We began our journey in a Grab taxi that dropped us off at the Basecamp Trail Cafe. After gobbling down a few bites and buying a drink to keep us energized, we started walking up the road to the Monks Trail. Ascending the tiring uphill, we eventually reached the opening of the trail. We hiked along the winding beaten dirt path to the temple. 

I'm not going to name names, but there were some complaints because of all the humidity in the air. Halfway through the hike, raindrops began to fall. In Thailand, if you feel a few drops, you know that a downpour is in your near future. Miraculously, the rain did not worsen and eventually stopped. We reached the temple and marvelled at the rock statues scattered around it. 

We walked up a few steps and reached a meditation site with an amazing view of the city. Passing statues of Buddha, we wandered through the temple and found an ancient wat, covered in moss. 

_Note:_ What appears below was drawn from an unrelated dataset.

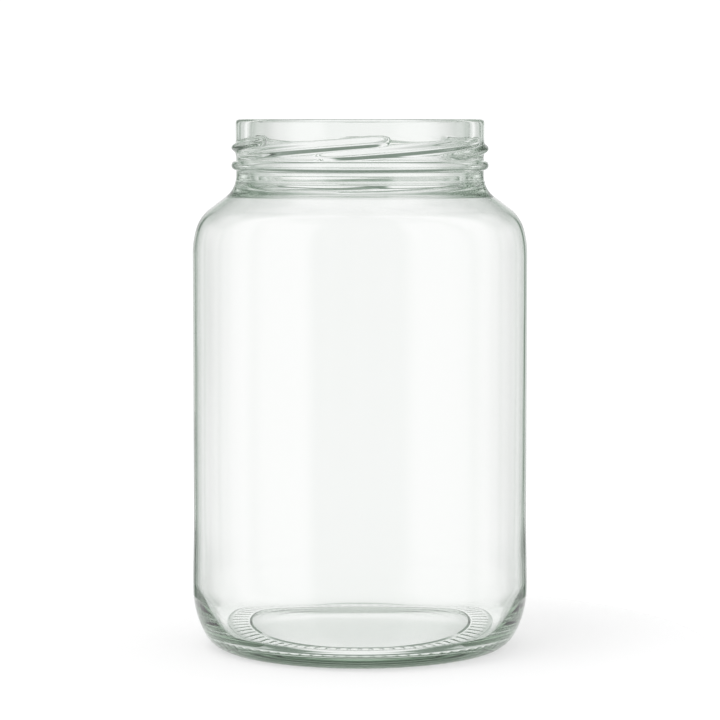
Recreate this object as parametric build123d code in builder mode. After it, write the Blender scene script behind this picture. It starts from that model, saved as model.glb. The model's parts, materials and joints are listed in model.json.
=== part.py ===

This temple holds different kinds of architecture. In 1934, the temple fell into disrepair and a prosperous Burmese businessman worked on reconstructing it. The Burmese influence can be seen in the architecture of the newer buildings through symbols and design used in Burma. Another design in Thai architecture modelled heaven which created a sense of peace, lightness, and floating. Lightness was usually symbolized by curves. This technique wove Buddhist philosophy into traditional Thai architecture.  

The curving design appeared in several spots of a temple, such as an arched roof and the base design. Steep roofs or multi-tiered roofs symbolize the achievement of wisdom or nirvana. This is the symbol of peace and lightness. Peace can also be represented in the symmetry of a temple, which is often visible in Thai temples regardless of the shape. 

Suddenly, we heard an electrical whine which refused to stop. By that time we had already explored most of the temple so we decided that it was time to leave. We negotiated the songthaew's price in our broken Thai, piled into the taxi bus, and watched the ancient wat fade into the distance.